Two tourist spots and two different forms of extraction of your dollar.
At the end of the day we are just dollar signs to the locals at the tourist areas, observed a seasoned travel writer. Locals driven by different needs than the tourists who are either pushed (dissatisfaction with their lives at home) or pulled (attraction of exotic) there, think of their paychecks, tips and other mundane aspects of their lives rather than the cultural aspects of Serbia or the peculiar eating habits of Norwegians. To be fair, the majority of the tourists also have very little interest in the local culture, while paying lip service to off the beaten track, immerse in local culture.
What if the local culture is minimal to non-existent and an imitation, a poor Xerox copy, of the very same culture you came from?
Examples of such fractured societies abound, more common in the Caribbean than elsewhere:
Cayman Islands
Saint Martin/Sint Maartin; the island I just left
The same cannot be said of the islands of the Pacific, where people had been living for thousands of years when the European adventurers of that time arrived looking to “discover”.
In the span of a few days I was in two places, very different from each other, both attracting thousands of tourists.

Siem Reap in Cambodia
Saint Martin in the Caribbean

They are visited by different kinds of tourists, the merits of visiting either is varied. One is very easy to reach, just three hours from the east coast of the USA, but also has direct flights to Paris and Amsterdam, because of a colonial anomaly.
Siem Reap is difficult to get to, have no direct flights from Europe or USA or Australia. Most of the tourists to Siem Reap are either European or Australian; whereas the majority of tourists to Saint Martin are from the USA.

Why do people leave their comfortable lives and subject themselves to heat and flies and humidity? Not to mention unfamiliar food, as in Cambodia or cheap imitation of the bad food from the USA, as in the Dutch Sint Maartin?  Saint Martin is familiar and Siem Reap is exotic. One has a beach and very little else, the other necessitates fairly fit physique and at least a mild interest in history of these millennia old archeological ruins, the largest in the world.
These varying aspects define the kind of tourists who go to either of the places.
The idea of a comparison of these two recently visited places occurred to me when I was leaving SXM, a flight full of Americans going home:
Mainly middle aged
Almost entirely White
Many married couples, mostly looking unfit.
There were some young couples with children.
This variety of tourists would be a rarity in Siem Reap.

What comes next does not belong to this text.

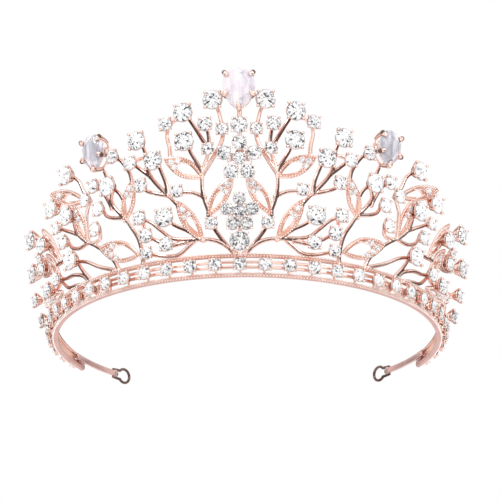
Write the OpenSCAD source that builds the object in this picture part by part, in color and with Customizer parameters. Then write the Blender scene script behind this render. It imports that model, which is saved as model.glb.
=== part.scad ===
// Bridal tiara: a ring-shaped band set with stones, a flared fan of branches,
// leaves and claw-set stones standing on it, and two short arms that end in pin loops.
// The band's lower face lies at z = 0, the front faces -Y, and both sides are alike.
// Band and fan lie on one wide cone that leans outwards.

/* [Band] */
// Outer radius of the band at its lower edge
band_r = 71; // [68:0.5:74]
// Height of the band from its lower to its upper face
band_h = 7.5; // [7.5:0.5:9]
// Half angle of the stone-set band, from the front to each end
band_half = 113; // [110:1:116]
// Half angle at which the band starts to get lower
taper_from = 78; // [72:1:84]
// Height of the band at its two ends
end_h = 5; // [4.5:0.25:6]
// Height of each rail
rail_h = 1.2; // [1:0.1:1.5]
// Radial depth of the lower rail
lower_rail_d = 1.8; // [1.7:0.1:2.6]
// Radial depth of the upper rail
upper_rail_d = 2; // [1.6:0.1:2.4]
// Angle between neighbouring stones of the band
band_pitch = 6.5; // [6.25:0.05:6.6]
// Number of band stones on each side of the middle one
band_side_stones = 17; // [12:1:17]
// Half angle of the front part, where thin bars join the band stones
open_half = 40; // [34:1:45]

/* [Fan] */
// Angle by which the band and the fan lean outwards
flare = 10.5; // [8:0.5:13]
// Thickness of the branches where they leave the band
stem_d = 1.6; // [1.4:0.1:1.9]
// Thickness of the twigs where they meet the settings
twig_d = 1.2; // [1.1:0.1:1.4]
// Width of the rim of each leaf
leaf_rim = 1.5; // [1.2:0.1:1.9]
// Thickness of the rim of each leaf
leaf_t = 1.2; // [0.8:0.1:1.6]

/* [Stones] */
// Diameter of the large round stones
big = 6.4; // [5.8:0.1:6.6]
// Diameter of the middle-sized round stones
mid = 4.7; // [4.3:0.1:4.8]
// Diameter of the small round stones
small = 4.1; // [3.7:0.1:4.2]
// Diameter of the smallest stones, set in the leaves
tiny = 1.9; // [1.6:0.1:2]
// Diameter of the stones along the band
band_stone = 4.4; // [4:0.1:4.5]
// Length of the pear-cut stone at the top
crown_pear_l = 14.5; // [13:0.5:15]
// Width of the pear-cut stone at the top
crown_pear_w = 11; // [9.5:0.5:11.5]
// Length of the pear-cut stone on each side
side_pear_l = 12.5; // [11:0.5:13]
// Width of the pear-cut stone on each side
side_pear_w = 9.5; // [8.5:0.5:10]

/* [Arms] */
// Angle from the front at which each arm ends
arm_end = 129; // [124:1:131]
// Height of the arm strip
arm_h = 2.2; // [2:0.1:2.4]
// Height of the middle of the arm above the table
arm_z = 3.7; // [3.4:0.1:3.8]
// Thickness of the arm strip
arm_t = 1; // [0.8:0.1:1.2]
// Diameter of the wire of the pin loops
wire_d = 1.1; // [0.9:0.1:1.3]
// Diameter of the hole in each pin loop
loop_hole = 4.4; // [4:0.1:5]

/* [Hidden] */

gold = "#e2a48c";
clear_stone = "#eef2f6";
milky_stone = "#d9cfe3";

// Length of the band's slanting wall, and how far inside its face the branches run
wall_h = band_h / cos(flare);
inset = 0.6;
// Middle radius of the arms, which lie against the inside of the upper rail
arm_r = band_r - 1.4 - arm_t / 2;
// Sides of the stem tubes, and rings drawn between two guide points
stem_sides = 5;
stem_steps = 2;
// Parts of a stone's height as fractions of its diameter
crown_k = 0.16;
pavilion_k = 0.4;
table_k = 0.58;

// The layout of the fan. A place is [angle from the front, height up the fan], and the
// right side is given; the left side is its mirror image. Stones are [angle, height,
// diameter, how far they stand out]. Leaves are [foot, tip, width, stones], and a leaf's
// stones are [fraction of the length from the foot, offset across, diameter].

INNER_STEMS = [
  [[1.5, 0], [3.5, 3], [6, 7.5], [7.5, 11], [8, 14.5], [9, 18.5], [9.5, 22.5], [9.5, 27.5]],
  [[9.5, 27], [10, 30], [12, 35], [13, 38.5]],
  [[9.5, 27], [8.5, 31.5], [7.5, 35.5]],
  [[9.5, 27], [6.5, 33], [4.5, 38], [4, 42], [4.5, 46], [5, 49], [6, 52]],
  [[7.5, 35.5], [8.5, 38], [10.5, 43], [12, 46.5], [13, 48.5]],
  [[7.5, 35.5], [7.5, 40], [8, 44]],
  [[17.5, 34], [17.5, 38], [18, 42], [17.5, 45.5]],
  [[17.5, 45.5], [15.5, 47.5], [13, 48.5]],
  [[9, 19.5], [12, 21.5], [15.5, 22]]
];
INNER_LEAVES = [
  [[8, 13.5], [2, 25.5], 5.5, [[0.84, 0, tiny + 0.3], [0.67, 1, tiny - 0.3], [0.67, -1, tiny - 0.3]]],
  [[9.5, 26.5], [18.5, 34], 6.5, [[0.84, 0.3, tiny + 0.3], [0.7, 1.2, tiny], [0.7, -1.2, tiny]]]
];
INNER_STONES = [
  [6, 52, big, 0],
  [4, 42, small, 0],
  [8, 44, mid, 0],
  [13, 48.5, big, 0],
  [17.5, 45.5, mid, 0],
  [7.5, 35.5, small, 0],
  [13, 38.5, big, 0],
  [15.5, 22, small, 0],
  [7, 10, small, 0.5]
];

LOW_STEMS = [
  [[1, 0], [4.5, 3.5], [7.5, 5], [11, 5.5], [17.5, 6.5], [21, 10], [23.5, 13], [26, 15]],
  [[11.5, 5.5], [14, 3], [16.5, 1], [20, 1], [24.5, 2.5]],
  [[11.5, 5.5], [16.5, 4.5], [19, 4.5], [21.5, 6], [24.5, 8.5]],
  [[26, 15], [26, 12], [24.5, 8.5]],
  [[10.5, 5.5], [13.5, 8.5], [17, 11], [19, 13.5]]
];
LOW_LEAVES = [];
LOW_STONES = [
  [26, 15, mid, 0],
  [24.5, 8.5, mid, 0],
  [24.5, 2.5, small, 0.5],
  [19, 4.5, mid, 0],
  [19, 13.5, big, 0]
];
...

The visitors to Siem Reap exude gaiety, mainly young single Europeans looking for exciting experiences, in search of off the track adventures along well-trodden paths laid down for the tourists.

What culture?
For whom?
In Saint Martin, many of the workers that the tourist encounter are immigrants from other islands, and ignorant of the rudiments of history of this bi governmental island.
When I was a child, being very curious about the geography (before age 10, I could name a variety of countries and their capitals), I knew that two unique geopolitical entities existed: the condominium of New Hebrides where the islands were governed six months at a time by Britain and France respectively as well as the island of Saint Martin divided between France and Holland, with the locals holding nationalities of their metropolitan countries.
The island of Saint Martin is barren, a producer of salt in the olden times, with a shabbiness, especially on the Dutch side, of a poorly run colony, and the appearance of “France” with their baguettes and bistros on the French Side with prices in Euros to match, where the inequality is camouflaged under the tricolors displayed on Fort Louis.
Locals on either side of the “International Boundary” are poor, but in different ways. Poverty of Culture does not exist in Siem Reap but a culture of can be seen and felt in Saint Martin, much similar in other tourist islands whose focus is USA and its very superficial icons.
Being a traveler and very proud of my millennial culture, but well integrated into the countries and cultures I visit, what I want to tell people on both these tourists spots is this:
Keep your culture, it will always be valuable. It was VS Naipaul, the Nobel Prize winning writer from Trinidad who labelled the Caribbean as Fractured societies. Pablo Neruda exhorted people not to become vessels without anchor in a storm, the autochthonous culture replaced by a poor photocopy of some metropolitan culture.
Give up your culture without being an immigrant, you become a foreigner in your own land. You become shadows of your own selves, not knowing where you are going or what you are doing. On the Dutch side no Dutch is spoken, USD is the currency (the official currency is NA Florints), the orientation is to USA, where they can visit without a Visa on their Dutch passports.
You cannot be Dutch even with a Dutch passport, if you can’t even speak Dutch. (You cannot be a Cuban if you don’t speak Spanish and non-Cubans are not entitled to Cuban nationality)
The history of these islands, even the ones densely populated, are not difficult to comprehend. Their histories before Cristobal Colon largely unknown, there has not been much happening in the last 500 years: all the islands have very much similar histories, warfare involving various metropolitan navies, introduction of sugar and slaves, then indentured labourers from India and China and the arrival of Tourism. Caribbean remains a strong draw for American leisure travelers.
Siem Reap is a Travel of Not Plenty compared to Sint Maarten’s Travel of Plenty. Majority of tourists to Siem Reap do not spend too much money locally, stay in cheap guest houses (in Siem Reap, you can stay at guest houses which are only 10 dollars per day, and eat meals which cost only a dollar or two. Interestingly Cambodia also uses USD as its currency of the day whereas the local Riels are widely available but not preferred). The tourists to Saint Martin better come with some money in their pockets. The hotel I stayed at was a throwback to another time and very generic with immigrants from Jamaica and Trinidad handling its operations, would have bought me three nights at an elegant boutique hotel in Siem Reap.
The flight was staffed by DC based ex-US airways crew, thus friendlier than the usual AA ones and I had my first taste of American Food, after being away from the USA for one month on journeys to the Far East.
Curiously enough, I had a desire to return to Saint Martin, to explore the French side, and I was even told of a resto called Kakao..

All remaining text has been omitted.